The government responds by arguing that this court is bound by language in Haines v. West, 154 F.3d 1298, 1300 (Fed.Cir.1998), and Richard v. West, 161 F.3d 719, 721 (Fed.Cir.1998), stating that payments for benefits under § 5121(a) are limited to those benefits accrued in the two years immediately prior to the veteran's death. In the alternative, the government contends that § 5121(a) is ambiguous and that legislative history and a contextual reading support the interpretation of the Court of Appeals for Veterans Claims. Finally, the government argues, if the intent of Congress is not clear from the language of the statute or the legislative history, this court should, in performing a Chevron analysis, defer to the VA's "reasonable interpretation" of § 5121(a).

II.

In resolving questions of statutory interpretation, our analysis begins with the language of the statute. See Barnhart v. Sigmon Coal Co., Inc., 534 U.S. 438, 450, 122 S.Ct. 941, 151 L.Ed.2d 908, (2002); Mudge v. United States, 308 F.3d 1220, 1227 (Fed.Cir.2002). Where the language of the statute is clear and unambiguous, our analysis finds its end there as well. Hughes Aircraft Co. v. Jacobson, 525 U.S. 432, 438, 119 S.Ct. 755, 142 L.Ed.2d 881 (1999); Robinson v. Shell Oil Co., 519 U.S. 337, 340, 117 S.Ct. 843, 136 L.Ed.2d 808 (1997); Intl Bus. Machs. Corp. v. U.S., 201 F.3d 1367 (Fed.Cir.2000).

The relevant language of 38 U.S.C. 5121(a) states:

[P]eriodic monetary benefits ... under laws administered by the Secretary to which an individual was entitled at death under existing ratings or decisions, or those based on evidence in the file at date of death (hereinafter ... referred to as accrued benefits) and due and unpaid for a period not to exceed two years, shall, upon the death of such individual be paid as follows:

38 U.S.C. § 5121(a) (emphasis added).

In this case, the language of the statute is clear and unambiguous.
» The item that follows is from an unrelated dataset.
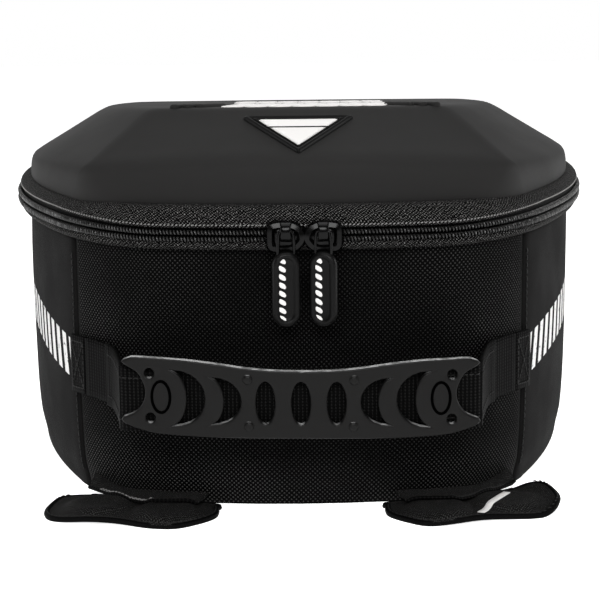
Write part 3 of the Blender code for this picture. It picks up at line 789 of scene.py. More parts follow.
def seam_stitches(name, heading, side):
    """A row of top stitching beside an upright seam."""
    seats = []
    place = heading_at(arc_length(heading) + side * SEAM_OFFSET)
    levels = even_line(CASE_PROFILE, SEAM_PITCH)
    for low, high in zip(levels[3:-3], levels[4:-2]):
        point = bag_point(place, low[0] - 0.0001, low[1])
        tangent = (bag_point(place, high[0], high[1]) - point).normalized()
        seats.append((point, tangent, outward(place)))
    stitches(name, seats, 0.0025, 0.00028, "case", DARK_THREAD)


def make_case():
    nylon, plain = (FRONT_CLOTH, "ballistic_nylon"), (SIDE_CLOTH, "side_cloth")
    front = plan_run(-SEAM_HEADING, SEAM_HEADING, CLOTH_STEP)
    right = plan_run(SEAM_HEADING, REAR_SEAM_HEADING, CLOTH_STEP)
    left = plan_run(-REAR_SEAM_HEADING, -SEAM_HEADING, CLOTH_STEP)
    rear = rear_run(REAR_SEAM_HEADING, CLOTH_STEP)
    wall_cloth("front_cloth", front, *nylon, "front_panel")
    wall_cloth("side_cloth_right", right, *plain, "side_panel_right")
    wall_cloth("side_cloth_left", left, *plain, "side_panel_left")
    wall_cloth("rear_cloth", rear, *nylon, "rear_panel")
    for side, label in ((1.0, "right"), (-1.0, "left")):
        seam_stitches("front_seam_" + label, side * SEAM_HEADING, side)
        seam_stitches("rear_seam_" + label, side * REAR_SEAM_HEADING, -side)


# ---------------------------------------------------------------- zip band

def band(name, profile, body, material, slot, node, thickness, end=180.0, tuck=0.0):
    """A ribbon round the bag in a shape given as (inset, height) points, tucked in along the sides."""
    headings, lengths = plan_run(-end, end, CLOTH_STEP)
    closed = end == 180.0
    section = smooth_line(profile, 0.0008)
    up = line_lengths(section)
    columns = headings[:-1] if closed else headings
    rows = [[zip_point(heading, inset + tuck * side_share(heading), height) for heading in columns]
            for inset, height in section]
    piece = sheet_piece(name, rows, lengths, up, body, material, slot, closed)
    thicken(piece, thickness)
    if node:
        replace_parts(piece, node)


def band_stitches(name, inset, height, body):
    """A row of slanted stitches round a ribbon's edge."""
    seats = [(zip_point(heading, inset + SIDE_TUCK * side_share(heading), height), along(heading),
              outward(heading)) for heading in plan_run(-180.0, 180.0, 0.0017)[0][:-1]]
    stitches(name, seats, 0.0011, 0.00030, body, THREAD, slant=0.5)


# The coil halves: each one's distance from the chain's middle, its size, and points per turn.
COIL_APART = 0.00145
COIL_HALF_HEIGHT = 0.00080
COIL_HALF_DEPTH = 0.00085
COIL_PITCH = 0.0015
COIL_INSET = 0.0014
COIL_WIRE = 0.00038
COIL_CORE = 0.00055
COIL_STEPS = 8
TRIM_THICKNESS = 0.0009
TAPE_THICKNESS = 0.0005


def coil_line(middle):
    """One zip half: a flattened helix of nylon along the tape's edge."""
    first = arc_length(-ZIP_END_HEADING)
    last = arc_length(ZIP_END_HEADING)
    line = []
    for index in range(int((last - first) / COIL_PITCH * COIL_STEPS) + 1):
        turn = 2 * pi * index / COIL_STEPS
        heading = heading_at(first + COIL_PITCH * index / COIL_STEPS)
        flat = abs(cos(turn)) ** 0.7 * (1.0 if cos(turn) > 0.0 else -1.0)
        line.append(zip_point(heading, COIL_INSET - COIL_HALF_DEPTH * sin(turn),
                              middle + COIL_HALF_HEIGHT * flat))
    return line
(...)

By its own terms, § 5121(a) limits the total accrued benefit payments that a survivor may receive to those accrued benefits due and unpaid for up to a two-year period. The statute does not, contrary to the government's assertions, limit the payments recoverable to those that were accrued in the two years immediately preceding the veteran's death.

By its structure, § 5121(a) separates "periodic monetary benefits" (i.e., those based on "existing ratings or decisions") from "accrued benefits" (i.e., "those based on evidence in the file at the date of death"). The comma between the two clauses discussing each form of benefit effects this separation. See Bonny, 16 Vet.App. at 507. From the structure of the statute, it is clear that both such benefits are to be paid "upon the death" of the veteran. Therefore the limitation provided by the words "upon the death" in the statute merely restricts the time frame in which the government must pay "periodic monetary benefits" or "accrued benefits." Thus, the phrase "upon death" does not create any ambiguity in the statute because it is not tied to the two-year limitation on accrued benefits.

Furthermore, the phrasing of the accrued benefits clause aids this court in determining the plain and unambiguous meaning of § 5121(a). Under the terms of the statute, a survivor's recovery of a veteran's accrued benefits is limited to those benefits accrued "for a period not to exceed two years," or in other words, for a maximum two year period of accrued benefits regardless of when those benefits were actually accrued. It is clear that § 5121(a) does not, on its face, limit a survivor's recovery of accrued benefits to those benefits accrued two years prior to a veteran's death.2

III.

The government's additional arguments in opposition to this court's construction of § 5121(a) are similarly unconvincing.

First, the government argues that previous decisions by this court are controlling on this issue. That assertion is plainly incorrect. This court's opinions in Haines and Richard do not compel this court finding for the government on this issue. The three total sentences in Haines and Richard in which this court discussed the two-year limitation of § 5121(a) are clearly dicta. See Black's Law Dictionary (7th ed. 1999) (defining "gratis dictum" and "judicial dictum"). In neither case was there any discussion of the language of § 5121(a). And in neither case was the passing language referring to § 5121(a) essential to the court's holding. See Richard, 161 F.3d at 722; Haines, 154 F.3d at 1300.

Second, the government asserts that the legislative history of the Veterans' Benefits Act of 1957 supports the view that Congress intended to limit a survivor's recovery to the accrued benefits earned in the two-year period immediately preceding the death of the veteran. Given the statute's clear and unambiguous language, this court need not resort to the legislative history in determining the plain meaning of § 5121(a). Even examining the legislative history, however, we find that it supports the appellant's construction of the statute.